For organisations that regularly commission branded stationery gift sets for client relationships, onboarding programmes, or event gifting, understanding how different business contexts shape gift selection decisions is only the first layer. The second layer — and the one where the actual quality outcome is determined — is whether the procurement process treats the gift set as a collection of individual products or as a single integrated experience. The distinction sounds minor. In the recipient’s hands, it is the difference between a gift that communicates professional attention and one that communicates administrative convenience.

The organisations that consistently produce high-quality gift sets tend to share one procedural characteristic: they specify materials by physical sample reference rather than by name. Instead of writing “premium PU leather” in the specification, they provide a physical swatch from the notebook cover supplier to the pouch supplier and require a match to that specific swatch, not to a generic material grade. Instead of specifying “Pantone 5535 C” across all components, they approve the notebook colour first, then require the pen and pouch suppliers to match to the approved notebook sample rather than to the Pantone reference independently. This sequential approval process — where each subsequent component is matched to the previously approved component rather than to an abstract specification — produces dramatically better consistency than parallel approval against a shared but substrate-insensitive reference.

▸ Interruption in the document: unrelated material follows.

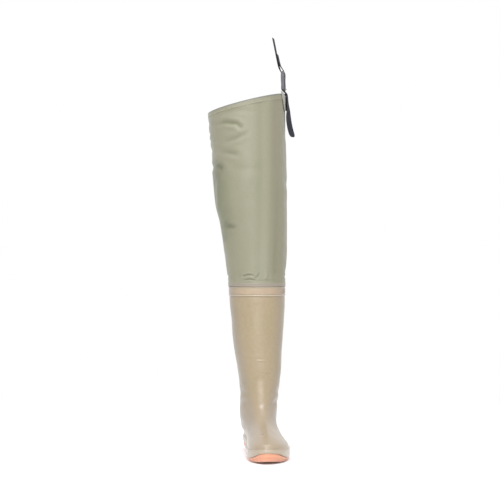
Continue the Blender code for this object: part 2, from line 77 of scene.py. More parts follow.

The gift set, as a product category, occupies a unique position in corporate gifting because it is the format most likely to expose procurement process weaknesses that remain invisible in single-item orders. A standalone branded notebook can be excellent. A standalone branded pen can be excellent. But the moment they are placed together in a box, the standard of evaluation shifts from individual product quality to ensemble coherence — and that is a standard that most procurement specifications are simply not written to address.